The key phrase here, IMHO, is 'If, for instance, a committee member
discovered'. Even though the humanitites-based academic study of
film and broadcast media is a relatively small profession, I'd still
be surprised if an interview panel (I presume this phrase is pretty
much the UK equivalent of 'search committee') member would take it
upon him- or herself to do the Google searching to find out if an
applicant writes a blog about life, the universe and
everything. I've now been a member of two panels, and I didn't have
the time to do that, let alone the inclination. My judgements were
based purely on the application documentation and what the candidates
said during the interview.

>That's an extreme example...

Hence the reason I used a hypothetical example which is equally
contradicted by the overwhelming majority of qualified professional
opinion (i.e. someone contending that smoking tobacco is not a health
hazard) but which isn't quite as notorious as Holocaust
denial. Anyone who publicly expresses a view of that extremity is
likely to fall foul of one or more of the published criteria for the
job spec, anyhow.
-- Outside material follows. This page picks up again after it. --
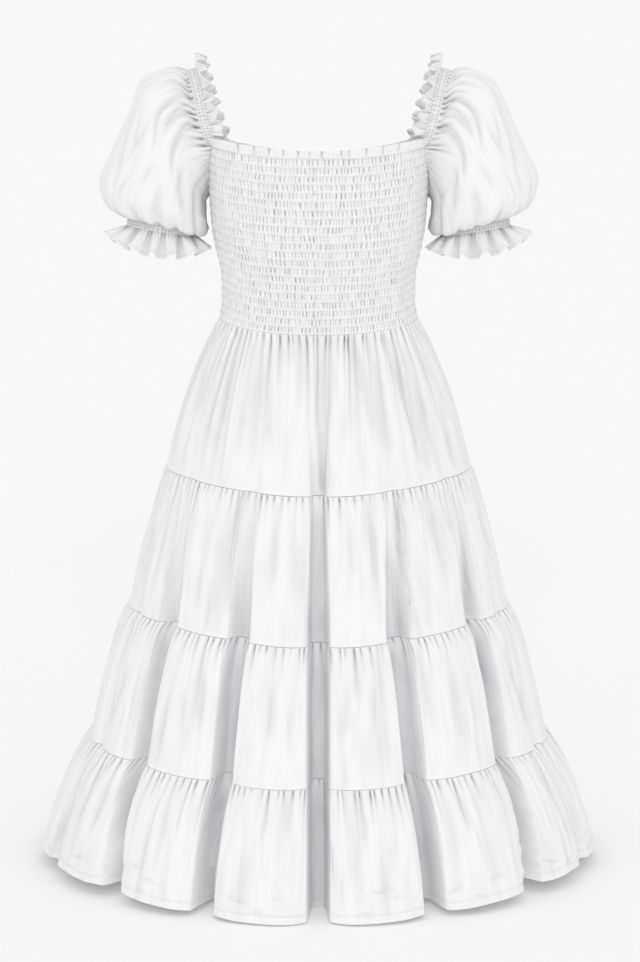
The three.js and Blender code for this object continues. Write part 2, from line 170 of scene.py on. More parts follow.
def clothShell(name, outer, inner, paintedShade, uv, material, slot="cotton", innerRows=None, isRound=False):
    # a closed wall of cloth: the outer grid, an inner skin on some of its rows, and the edges between, with
    # painted shade stored on its points
    rows, columns = outer.shape[:2]
    innerRows = np.arange(rows) if innerRows is None else innerRows
    points = np.concatenate([outer.reshape(-1, 3), inner.reshape(-1, 3)])
    start = rows * columns
    quads = [gridFaces(rows, columns, 0, isRound)]
    quads.append(gridFaces(len(innerRows), columns, start, isRound, isTurned=True))
    j = np.arange(columns if isRound else columns - 1)
    k = (j + 1) % columns
    lastOut, lastIn = (rows - 1) * columns, start + (len(innerRows) - 1) * columns
    quads.append(np.stack([j, k, start + k, start + j], axis=1))
    quads.append(np.stack([lastOut + k, lastOut + j, lastIn + j, lastIn + k], axis=1))
    triangles = []
    if not isRound:
        # side edges: a fan from each inner point to the outer points of its block of rows
        i = np.arange(rows - 1)
        block = np.searchsorted(innerRows, i, side="right") - 1
        edgeIn = start + np.arange(len(innerRows)) * columns
        turn = np.arange(len(innerRows) - 1)
        for column, isRight in ((0, False), (columns - 1, True)):
            a, b = i * columns + column, (i + 1) * columns + column
            c = edgeIn[block] + column
            triangles.append(np.stack([a, c, b] if not isRight else [a, b, c], axis=1))
            d, e = edgeIn[turn] + column, edgeIn[turn + 1] + column
            f = innerRows[turn + 1] * columns + column
            triangles.append(np.stack([d, e, f] if not isRight else [e, d, f], axis=1))
    faces = [face for group in quads + triangles for face in group.tolist()]
    piece = addPiece(name, points, faces, material)
    mesh = piece.data
    mesh.set_sharp_from_angle(angle=radians(cloth["sharpAngle"]))
    # painted shade per point: the given amounts on the outer grid, a little on the inner skin
    depth = np.full(len(points), cloth["insideShade"], np.float32)
    depth[:start] = np.clip(paintedShade, 0, 1).ravel()
    mesh.attributes.new("paintedShade", "FLOAT", "POINT").data.foreach_set("value", depth)
    place = np.concatenate([uv.reshape(-1, 2), uv[innerRows].reshape(-1, 2)]).astype(np.float32)
    corners = np.zeros(len(mesh.loops), np.int32)
    mesh.loops.foreach_get("vertex_index", corners)
    mesh.uv_layers.new(name="cloth").data.foreach_set("uv", place[corners].ravel())
    mesh.validate()
    return piece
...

Holding, arguing and defending a rationally
defensible but minority view is one thing (honestly, I know all about
that, as a Conservative Party member working in a profession
populated mainly with colleagues whose political views are somewhat
to the left of Arthur Scargill's), but believing something which is
contradicted by an overwhelming mass of empirical evidence in the
belief that the evidence is all wrong must surely rule anyone out for
a job, the basic skill for which is the ability to identify, analyse,
draw conclusions from and communicate such evidence. Anyone who
denies that the Holocaust took place has shown a fundamental lack of
ability to do those things, so I really don't think there's any
danger that the kind of safeguards I'm describing in the application
process would enable a Holocaust denier to get a job in a British university.